╔══

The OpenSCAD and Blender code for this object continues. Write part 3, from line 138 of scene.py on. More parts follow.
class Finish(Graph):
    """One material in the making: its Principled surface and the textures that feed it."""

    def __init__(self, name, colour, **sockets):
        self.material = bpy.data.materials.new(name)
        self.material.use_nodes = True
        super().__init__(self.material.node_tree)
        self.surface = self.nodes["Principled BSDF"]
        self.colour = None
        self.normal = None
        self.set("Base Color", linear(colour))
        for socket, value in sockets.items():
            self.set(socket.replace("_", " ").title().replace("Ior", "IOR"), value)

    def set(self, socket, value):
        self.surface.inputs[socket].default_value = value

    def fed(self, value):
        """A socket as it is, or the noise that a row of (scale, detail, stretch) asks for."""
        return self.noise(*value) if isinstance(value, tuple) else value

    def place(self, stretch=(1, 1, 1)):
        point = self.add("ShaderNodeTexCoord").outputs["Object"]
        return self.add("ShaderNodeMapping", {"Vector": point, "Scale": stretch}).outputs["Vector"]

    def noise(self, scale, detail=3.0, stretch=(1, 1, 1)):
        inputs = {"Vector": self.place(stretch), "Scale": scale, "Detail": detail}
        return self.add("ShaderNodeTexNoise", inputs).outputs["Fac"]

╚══

_Task brief_: Write every line of the material above again, exactly.

_Task answer_:
The OpenSCAD and Blender code for this object continues. Write part 3, from line 138 of scene.py on. More parts follow.
class Finish(Graph):
    """One material in the making: its Principled surface and the textures that feed it."""

    def __init__(self, name, colour, **sockets):
        self.material = bpy.data.materials.new(name)
        self.material.use_nodes = True
        super().__init__(self.material.node_tree)
        self.surface = self.nodes["Principled BSDF"]
        self.colour = None
        self.normal = None
        self.set("Base Color", linear(colour))
        for socket, value in sockets.items():
            self.set(socket.replace("_", " ").title().replace("Ior", "IOR"), value)

    def set(self, socket, value):
        self.surface.inputs[socket].default_value = value

    def fed(self, value):
        """A socket as it is, or the noise that a row of (scale, detail, stretch) asks for."""
        return self.noise(*value) if isinstance(value, tuple) else value

    def place(self, stretch=(1, 1, 1)):
        point = self.add("ShaderNodeTexCoord").outputs["Object"]
        return self.add("ShaderNodeMapping", {"Vector": point, "Scale": stretch}).outputs["Vector"]

    def noise(self, scale, detail=3.0, stretch=(1, 1, 1)):
        inputs = {"Vector": self.place(stretch), "Scale": scale, "Detail": detail}
        return self.add("ShaderNodeTexNoise", inputs).outputs["Fac"]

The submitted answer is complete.